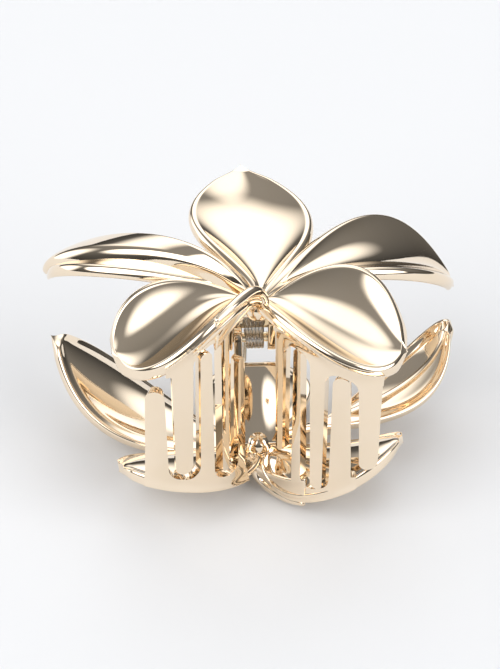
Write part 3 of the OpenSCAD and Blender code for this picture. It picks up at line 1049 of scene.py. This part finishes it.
# %% [markdown]
# # Torsion spring
#
# The spring is one length of wire: a straight leg under each thumb rest and a close
# coil round the pin between them. A path drawn by rule and a round section swept along
# it by geometry nodes give exactly that, and the coil's turns stay evenly spaced. On the
# real clip the legs press on different jaws and the wire winds up when the clip opens;
# here the wire is one still mesh that rides neither jaw.

# %% Wire tree
wire_tree = bpy.data.node_groups.new("wire along a path", "GeometryNodeTree")
sockets(
    wire_tree,
    [("Geometry", "Geometry"), ("Wire Radius", "Float"), ("Sides", "Int"), ("Finish", "Material")],
    [("Geometry", "Geometry")],
)
given = wire_tree.nodes.new("NodeGroupInput").outputs
section = node(
    wire_tree,
    "GeometryNodeCurvePrimitiveCircle",
    {"Resolution": given["Sides"], "Radius": given["Wire Radius"]},
)
swept = node(
    wire_tree,
    "GeometryNodeCurveToMesh",
    {"Curve": given["Geometry"], "Profile Curve": section.outputs["Curve"], "Fill Caps": True},
)
end_tree(wire_tree, swept.outputs["Mesh"], given["Finish"])
print("wire tree made of", len(wire_tree.nodes), "nodes")

# %% Path of the wire
WIRE, COIL_RADIUS, COIL_TURNS, PITCH = 0.9, 1.95, 5, 0.846
WIRE_SIDES, COIL_POINTS, LEG_POINTS = 24, 360, 14
LEG_END, LEG_SHARE = (9.5, 13.0), 0.985
side_x = (COIL_TURNS - 1) / 2 * PITCH


def leg_points(sign):
    """From the leg's tip to where it meets the coil, tangent to it."""
    reach = math.hypot(*LEG_END)
    lean = math.atan2(LEG_END[1], LEG_END[0]) + math.asin(COIL_RADIUS / reach)
    direction = np.array((math.cos(lean), math.sin(lean)))
    start = COIL_RADIUS * np.array((direction[1], -direction[0]))
    leg = direction * math.sqrt(reach * reach - COIL_RADIUS**2) * LEG_SHARE
    places = [start + leg * s for s in np.linspace(1, 0, LEG_POINTS)]
    return [(sign * side_x, back, sign * up) for back, up in places]


upper_leg, lower_leg = leg_points(1), leg_points(-1)
first_angle = math.atan2(upper_leg[-1][2], upper_leg[-1][1])
last_angle = math.atan2(lower_leg[-1][2], lower_leg[-1][1])
heading = np.array(upper_leg[-1][1:]) - np.array(upper_leg[-2][1:])
turning = 1 if upper_leg[-1][1] * heading[1] - upper_leg[-1][2] * heading[0] > 0 else -1
sweep = (last_angle - first_angle) * turning % (2 * math.pi) + 2 * math.pi * (COIL_TURNS - 1)
coil = []
for s in np.linspace(0, 1, COIL_POINTS)[1:-1]:
    angle = first_angle + turning * sweep * s
    coil.append((side_x - 2 * side_x * s, COIL_RADIUS * math.cos(angle), COIL_RADIUS * math.sin(angle)))
path_points = upper_leg + coil + lower_leg[::-1]

wire_curve = bpy.data.curves.new("wire path", "CURVE")
wire_curve.dimensions = "3D"
spline = wire_curve.splines.new("POLY")
spline.points.add(len(path_points) - 1)
for point, place in zip(spline.points, path_points):
    point.co = (*(float(v) * MM for v in place), 1)
wire_values = {"Wire Radius": WIRE / 2 * MM, "Sides": WIRE_SIDES, "Finish": SPRING_STEEL}
wire_mesh = grown("torsion_spring_wound", wire_curve, wire_tree, wire_values)
print("spring:", face_outwards(wire_mesh))
spring = bpy.data.objects.new(wire_mesh.name, wire_mesh)
bpy.context.collection.objects.link(spring)
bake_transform(spring)
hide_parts("torsion_spring")

# %% [markdown]
# # Floor, light and camera
#
# Mirror metal has no look of its own: it shows the room. A pale floor gives it the warm
# gold of its broad lit faces, large soft boxes give the white ones, and a dim room with
# nothing in it, beyond the boxes, gives the dark bands that make it read as metal.

# %% Floor
FLOOR_REACH = 3.0
floor_height = min(cad_low.z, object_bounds()[0].z)
corners = [(x * FLOOR_REACH, y * FLOOR_REACH, floor_height) for x, y in ((-1, -1), (1, -1), (1, 1), (-1, 1))]
floor_mesh = bpy.data.meshes.new("floor")
floor_mesh.from_pydata(corners, [], [(0, 1, 2, 3)])
floor = bpy.data.objects.new("floor", floor_mesh)
bpy.context.collection.objects.link(floor)
paper = bpy.data.materials.new("floor paper")
paper.use_nodes = True
paper_shader = paper.node_tree.nodes["Principled BSDF"]
paper_shader.inputs["Base Color"].default_value = (0.75, 0.755, 0.765, 1)
paper_shader.inputs["Roughness"].default_value = 0.9
floor_mesh.materials.append(paper)


# %% Soft boxes in a dim room
box_glow = bpy.data.node_groups.new("soft box", "ShaderNodeTree")
sockets(
    box_glow,
    [
        ("Look", "Vector"), ("Toward", "Vector"), ("Full Inside", "Float"),
        ("Gone Outside", "Float"), ("Brightness", "Float"),
    ],
    [("Glow", "Float")],
)
given = box_glow.nodes.new("NodeGroupInput").outputs
nearness = vectors(box_glow, "DOT_PRODUCT", given["Look"], given["Toward"])
fall_off = {
    "Value": nearness, "From Min": given["Gone Outside"],
    "From Max": given["Full Inside"], "To Max": given["Brightness"],
}
falling_off = node(box_glow, "ShaderNodeMapRange", fall_off, interpolation_type="SMOOTHSTEP")
node(box_glow, "NodeGroupOutput", {"Glow": falling_off.outputs["Result"]})

DIM_AT_HORIZON, DIM_OVERHEAD = 0.05, 0.32
# Degrees round the clip from its front, degrees up, inner and outer angle, brightness
BOXES = {
    "right front": (52, 31, 19, 29, 3.1),
    "left front": (-50, 42, 20, 31, 3.1),
    "low left": (-112, 10, 14, 30, 1.7),
    "behind": (178, 42, 16, 34, 1.5),
    "top right": (95, 76, 8, 24, 1.3),
}
room = bpy.data.worlds.new("dim room")
bpy.context.scene.world = room
room.use_nodes = True
tree = room.node_tree
look = node(tree, "ShaderNodeTexCoord").outputs["Generated"]
upward = node(tree, "ShaderNodeSeparateXYZ", {0: look}).outputs["Z"]
dim = node(tree, "ShaderNodeMapRange", {"Value": upward, "To Min": DIM_AT_HORIZON, "To Max": DIM_OVERHEAD})
glow = dim.outputs["Result"]
for name, (around, above, inner, outer, brightness) in BOXES.items():
    a, e = math.radians(around), math.radians(above)
    group = node(tree, "ShaderNodeGroup", node_tree=box_glow, label=name)
    tree.links.new(look, group.inputs["Look"])
    toward = (math.sin(a) * math.cos(e), -math.cos(a) * math.cos(e), math.sin(e))
    group.inputs["Toward"].default_value = toward
    group.inputs["Full Inside"].default_value = math.cos(math.radians(inner))
    group.inputs["Gone Outside"].default_value = math.cos(math.radians(outer))
    group.inputs["Brightness"].default_value = brightness
    glow = maths(tree, "ADD", glow, group.outputs["Glow"])
tree.nodes["Background"].inputs["Color"].default_value = (0.985, 0.99, 1.0, 1)
tree.links.new(glow, tree.nodes["Background"].inputs["Strength"])
print("room lit by", ", ".join(BOXES))

# %% Camera
camera_data = bpy.data.cameras.new("camera")
camera = bpy.data.objects.new("camera", camera_data)
bpy.context.collection.objects.link(camera)
bpy.context.scene.camera = camera
look_at = Vector((0, -15, 0)) * MM
distance, swing, rise = 491 * MM, math.radians(3.09), math.radians(36.82)
away = Vector((-math.sin(swing) * math.cos(rise), -math.cos(swing) * math.cos(rise), math.sin(rise)))
camera.location = look_at + away * distance
camera.rotation_mode = "QUATERNION"
camera.rotation_quaternion = away.to_track_quat("Z", "Y")
camera_data.sensor_width = 36
camera_data.lens = 132.1
camera_data.shift_x, camera_data.shift_y = -0.0124, 0.0689
camera_data.clip_start, camera_data.clip_end = 0.02, 20
bpy.context.scene.view_settings.view_transform = "Standard"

DIRECTIONS FOR THIS TASK:
Return exactly the opening lines of the listing above, ending with the line that has "# here the wire is one still mesh that rides neither jaw.".

RESPONSE TO THIS TASK:
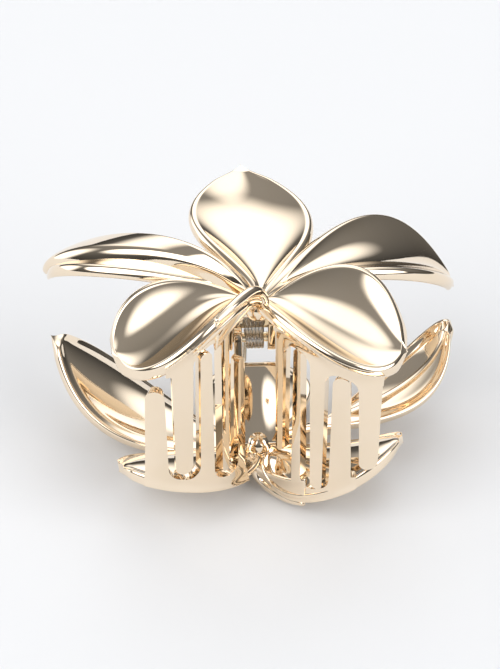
Write part 3 of the OpenSCAD and Blender code for this picture. It picks up at line 1049 of scene.py. This part finishes it.
# %% [markdown]
# # Torsion spring
#
# The spring is one length of wire: a straight leg under each thumb rest and a close
# coil round the pin between them. A path drawn by rule and a round section swept along
# it by geometry nodes give exactly that, and the coil's turns stay evenly spaced. On the
# real clip the legs press on different jaws and the wire winds up when the clip opens;
# here the wire is one still mesh that rides neither jaw.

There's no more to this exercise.